The world automotive industry has changed over the last five years, especially its Japanese component. So, as a result, have the distribution and marketing strategies of GM, Ford and Chrysler in the world's second-biggest vehicle market. Detroit has not given up on sales of North American-built cars and light trucks in Japan despite the beating its products took in both 1998 and 1999. In the future, though, all three are likely to devote extra resources to promoting models imported from Europe and possibly from elsewhere.
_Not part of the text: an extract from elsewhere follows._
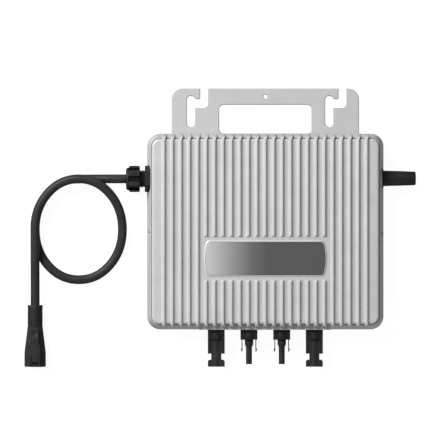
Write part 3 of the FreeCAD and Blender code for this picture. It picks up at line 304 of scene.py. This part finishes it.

They also will rely more on products codeveloped with their Japanese affiliates and on the established dealer networks of these firms.

The new or closer ties between the American and the Japanese automotive industries are a prime example of the globalization that has reshaped the car and truck business around the world in recent years. GM now has strong equity and technical alliances with a trio of second-tier vehicle builders. This past spring, it acquired a 20 percent interest in Fuji Heavy Industries, Ltd., the maker of the Subaru nameplate and a leader in all-wheel-drive technology. In 1999, the world's top automotive builder boosted its stake in Isuzu Motors Ltd., a specialist in light trucks and medium-duty commercial vehicles as well as in diesel engines, to 49 percent from the 37.5 percent owned since 1971. That move occurred soon after GM raised its ownership of minivehicle technical expert Suzuki Motor Corp. to 10 percent from 3.3 percent. The pathbreaker in this regard, though, was Ford Motor Co. In the spring of 1996, it gained effective control of Mazda Motor Corp. by upping the 25 percent stake acquired in 1979 to 33.4 percent. At the time, Ford also agreed to codevelop certain vehicle platforms with its affiliate. For its part, Chrysler, now a unit of DaimlerChrysler AG, is being reunited with former partner Mitsubishi Motors Corp. through its parent's late March decision to buy a controlling 34 percent interest in the number-four automotive builder.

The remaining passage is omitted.